++++ INPUT ROWS ++++
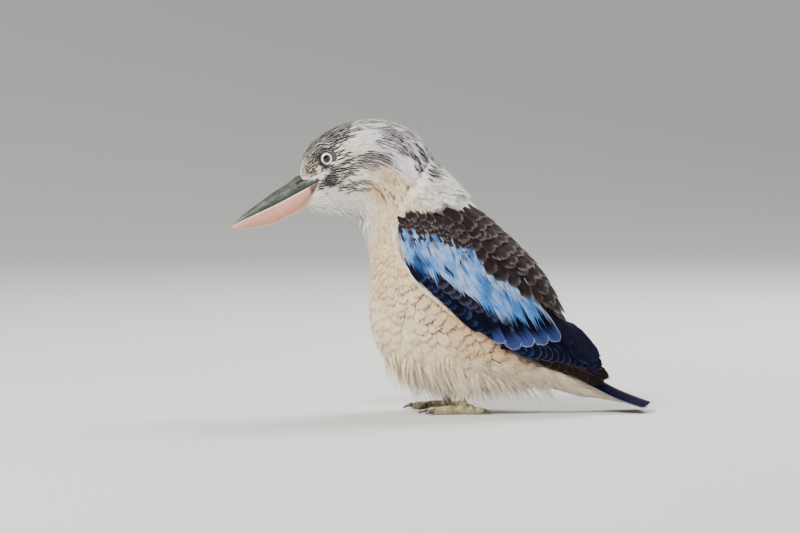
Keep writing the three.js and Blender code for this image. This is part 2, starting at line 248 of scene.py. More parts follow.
class Tree:
    """A node tree of any kind, with one method that adds any node."""
    def __init__(self, tree):
        self.tree = tree

    def node(self, kind, settings=None, sockets=None, out=0):
        made = self.tree.nodes.new(kind)
        for key, value in (settings or {}).items():
            setattr(made, key, value)
        for key, value in (sockets or {}).items():
            if isinstance(value, Socket):
                self.tree.links.new(value.out, made.inputs[key])
            else:
                made.inputs[key].default_value = value
        return Socket(self, made.outputs[out])

    def point(self, x, y, z=0.0):
        return self.node("ShaderNodeCombineXYZ", None, {0: x, 1: y, 2: z})

    def split(self, vector, kind="XYZ"):
        apart = self.node("ShaderNodeSeparate" + kind, None, {0: vector})
        return [Socket(self, apart.out.node.outputs[k]) for k in range(3)]


class Paint(Tree):
    """A material round its Principled shader."""
    def __init__(self, name, **constants):
        self.material = bpy.data.materials.new(name)
        self.material.use_nodes = True
        super().__init__(self.material.node_tree)
        self.shader = self.tree.nodes["Principled BSDF"]
        for socket, value in constants.items():
            self.shader.inputs[socket.replace("_", " ")].default_value = value

    def feed(self, **sockets):
        for key, value in sockets.items():
            self.tree.links.new(value.out, self.shader.inputs[key.replace("_", " ")])

    def mix(self, share, a, b):
        """Between two colours. Each is a socket or three numbers."""
        four = lambda c: c if isinstance(c, Socket) else (*map(float, c), 1.0)
        return self.node("ShaderNodeMix", {"data_type": "RGBA"}, {0: share, 6: four(a), 7: four(b)}, 2)

    def scale(self, colour, factor):
        return self.node("ShaderNodeVectorMath", {"operation": "SCALE"}, {0: colour, "Scale": factor})

    def attribute(self, name, out=0):
        return self.node("ShaderNodeAttribute", {"attribute_name": name}, None, out)

    def place(self):
        return self.node("ShaderNodeTexCoord", None, None, "Object")

    def noise(self, at, scale, detail=2.0, rough=0.5):
        return self.node("ShaderNodeTexNoise", None,
                         {"Vector": at, "Scale": scale, "Detail": detail, "Roughness": rough})

    def relief(self, height, strength, depth):
        self.feed(Normal=self.node("ShaderNodeBump", None, {"Height": height, "Strength": strength,
                                                            "Distance": depth}))


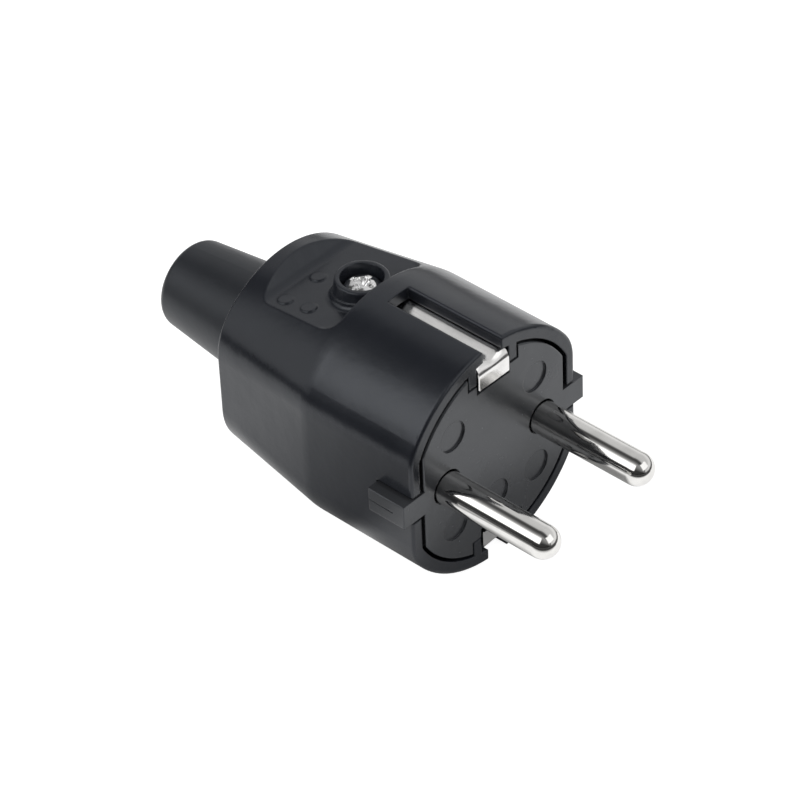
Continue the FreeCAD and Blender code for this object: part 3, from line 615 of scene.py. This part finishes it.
++++
All of the lines above need to be given again exactly.

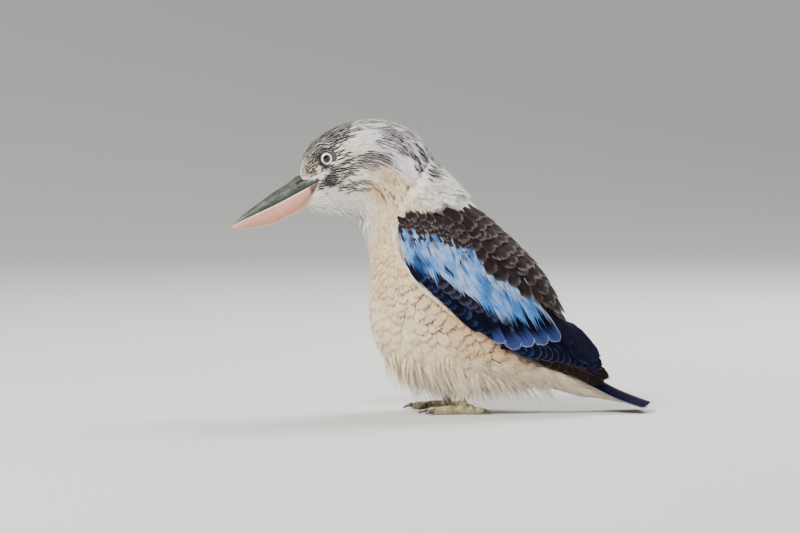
Keep writing the three.js and Blender code for this image. This is part 2, starting at line 248 of scene.py. More parts follow.
class Tree:
    """A node tree of any kind, with one method that adds any node."""
    def __init__(self, tree):
        self.tree = tree

    def node(self, kind, settings=None, sockets=None, out=0):
        made = self.tree.nodes.new(kind)
        for key, value in (settings or {}).items():
            setattr(made, key, value)
        for key, value in (sockets or {}).items():
            if isinstance(value, Socket):
                self.tree.links.new(value.out, made.inputs[key])
            else:
                made.inputs[key].default_value = value
        return Socket(self, made.outputs[out])

    def point(self, x, y, z=0.0):
        return self.node("ShaderNodeCombineXYZ", None, {0: x, 1: y, 2: z})

    def split(self, vector, kind="XYZ"):
        apart = self.node("ShaderNodeSeparate" + kind, None, {0: vector})
        return [Socket(self, apart.out.node.outputs[k]) for k in range(3)]


class Paint(Tree):
    """A material round its Principled shader."""
    def __init__(self, name, **constants):
        self.material = bpy.data.materials.new(name)
        self.material.use_nodes = True
        super().__init__(self.material.node_tree)
        self.shader = self.tree.nodes["Principled BSDF"]
        for socket, value in constants.items():
            self.shader.inputs[socket.replace("_", " ")].default_value = value

    def feed(self, **sockets):
        for key, value in sockets.items():
            self.tree.links.new(value.out, self.shader.inputs[key.replace("_", " ")])

    def mix(self, share, a, b):
        """Between two colours. Each is a socket or three numbers."""
        four = lambda c: c if isinstance(c, Socket) else (*map(float, c), 1.0)
        return self.node("ShaderNodeMix", {"data_type": "RGBA"}, {0: share, 6: four(a), 7: four(b)}, 2)

    def scale(self, colour, factor):
        return self.node("ShaderNodeVectorMath", {"operation": "SCALE"}, {0: colour, "Scale": factor})

    def attribute(self, name, out=0):
        return self.node("ShaderNodeAttribute", {"attribute_name": name}, None, out)

    def place(self):
        return self.node("ShaderNodeTexCoord", None, None, "Object")

    def noise(self, at, scale, detail=2.0, rough=0.5):
        return self.node("ShaderNodeTexNoise", None,
                         {"Vector": at, "Scale": scale, "Detail": detail, "Roughness": rough})

    def relief(self, height, strength, depth):
        self.feed(Normal=self.node("ShaderNodeBump", None, {"Height": height, "Strength": strength,
                                                            "Distance": depth}))


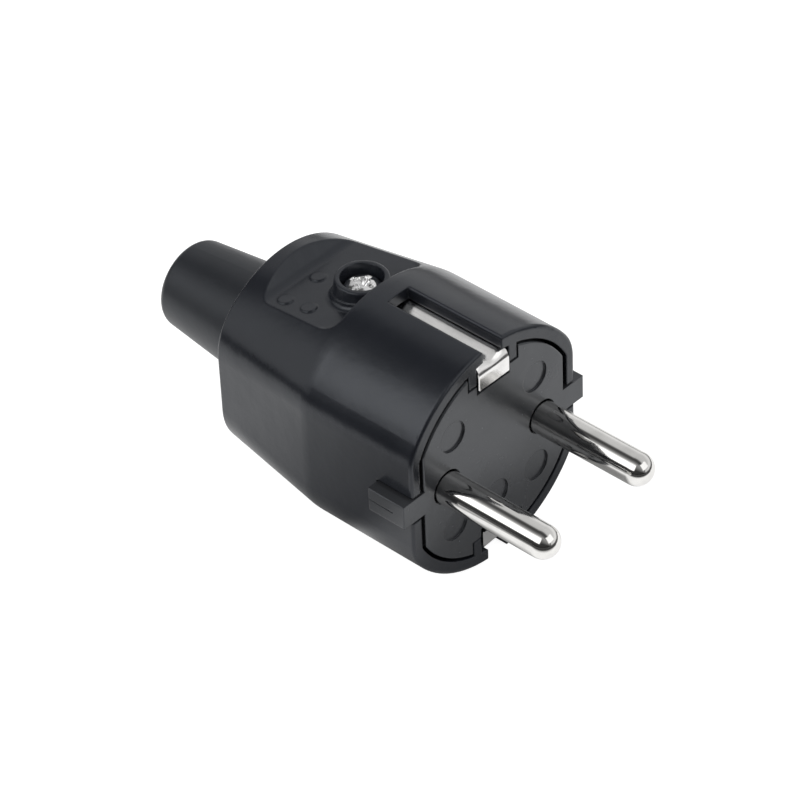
Continue the FreeCAD and Blender code for this object: part 3, from line 615 of scene.py. This part finishes it.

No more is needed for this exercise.